AutoBlackLevel is essentially the noise threshold of the waterfall - its a value for the Data bin that can be considered as the background color of the waterfall - all values in the Data array that are this value or less can be rendered as the "black" color in the waterfall.  "Black" because depending on the color gradient of the waterfall, its generally the first color in the gradient.  This value is pre-calculated for you by the radio.

IMPORTANT NOTE:  The "bins' in the waterfall "tile" DO NOT CORRESPOND to "pixel" frequencies in the pan adaptor and the bandwidth of a "bin" may be smaller or larger than the offset of adjacent pixels in the pan display.

So to render the waterfall, you need to:

1. Map the pixel offset in the display to a frequency using the pan adaptor settings as reference.  In the above example, pixel zero in the pan adaptor is 14.000 and pixel one is 14.0001953125 etc.
2. Find the nearest "bin" at or below this frequency, interpolate the "bin" values of adjacent bins to determine the appropriate magnitude for this pixel frequency.
3. Map the 16 bit unsigned integer value into an appropriate color space.
4. Set the corresponding X pixel in the bitmap to this color.

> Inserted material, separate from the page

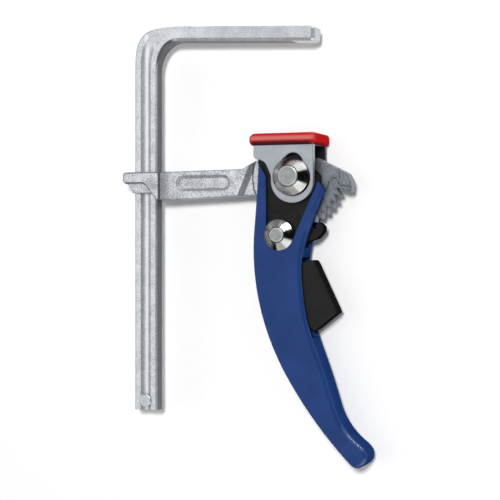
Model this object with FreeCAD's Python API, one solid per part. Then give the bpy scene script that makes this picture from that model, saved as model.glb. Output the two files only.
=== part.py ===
import FreeCAD, Part
import math
import os

os.makedirs("parts", exist_ok=True)

# Ratchet lever clamp, lying on its back face. Millimetres, +Z up.
# Everything is laid out from the main pivot, with the clamp's middle plane at z = 0,
# and is moved at the end so that the lowest point is at z = 0, under the middle of the box.

# Rail: a grooved bar, forged into the fixed jaw at its upper end
rail_width = 14.0
rail_thick = 8.5
rail_centre_x = -91.6
rail_end_y = -133.4
rail_chamfer = 0.9
groove_share = 0.44
groove_depth = 1.3
bend_start_y = 62.0
bend_outer_power = 3.5
bend_inner_power = 2.1

# Fixed jaw
jaw_top_y = 87.7
jaw_root_x = -70.6
jaw_height = 8.4
jaw_depth = 14.0
jaw_length = 80.5
jaw_droop = 2.6
jaw_chamfer = 1.5
jaw_nose = 1.8
jaw_nose_side = 0.7
jaw_groove_depth = 0.03

# Stop pin near the rail's lower end
stop_pin_y = -128.0
stop_pin_radius = 2.5
stop_head_radius = 3.7
stop_head_height = 1.6
stop_head_edge = 0.4

# Clearances
rail_play = 0.3
running_play = 0.3
bracket_play = 0.4
pin_play = 0.05
press_gap = 0.02

# Sliding arm
eye_wall = 5.9
eye_right_x = -81.6
eye_ramp_end_x = -73.0
eye_step = 1.3
eye_edge = 0.9
eye_half = 8.5
lip_half = 7.0
web_half = 6.0
head_rim_half = 4.5
head_half = 4.0
tooth_half = 3.4
arm_top_y = 4.2
arm_low_y = -12.0
head_top_y = 10.4
head_face_radius = 25.6
shoulder_run = 3.2
shoulder_low_x = -35.6
shoulder_high_x = -25.6
pocket_left_x = -72.0
pocket_right_x = -38.4
pocket_low_y = -7.1
pocket_high_y = 1.9
pocket_depth = 1.5
pocket_slope = 2.2
pocket_side_slope = 1.5

# Ratchet
tooth_tip_radius = 28.0
tooth_root_radius = 24.0
tooth_pitch = 9.1
tooth_count = 8
first_tip_angle = -21.8
steep_angle = 2.6
tooth_edge = 0.3
rim_radius = 19.2

# Handle, a channel pressed from sheet
sheet = 2.0
handle_half = 9.3
handle_round = 3.2
lip_round = 0.7
slot_half = 5.5
trigger_slot_top = -45.0
trigger_slot_low = -89.5
pawl_slot_low = -39.5
pawl_slot_left_x = 2.5

# Cam plates riveted inside the handle
cam_plate_gap = 0.3
cam_rise = 7.6
cam_first_angle = 43.0
cam_last_angle = 107.0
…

This needs to be done for each line in the bitmap which is rendered from the list of tiles received - with each update you draw the top line of the bitmap and scroll all the older lines down by one pixel vertically.

A note on color gradients

Color gradients are not complicated but it helps to have an example.  The color gradient is a mapping algorithm that takes a value (in our case the uint16 of the "bin" value) and maps it into a color range represented by appropriate values of Red, Green and Blue.

This color is used to set the appropriate X pixel in each line of the waterfall bitmap.

This link:

http://www.andrewnoske.com/wiki/Code_-_heatmaps_and_color_gradients

has a good description of how color gradients work and also provides a C++ class implementation that can serve as a template for other languages.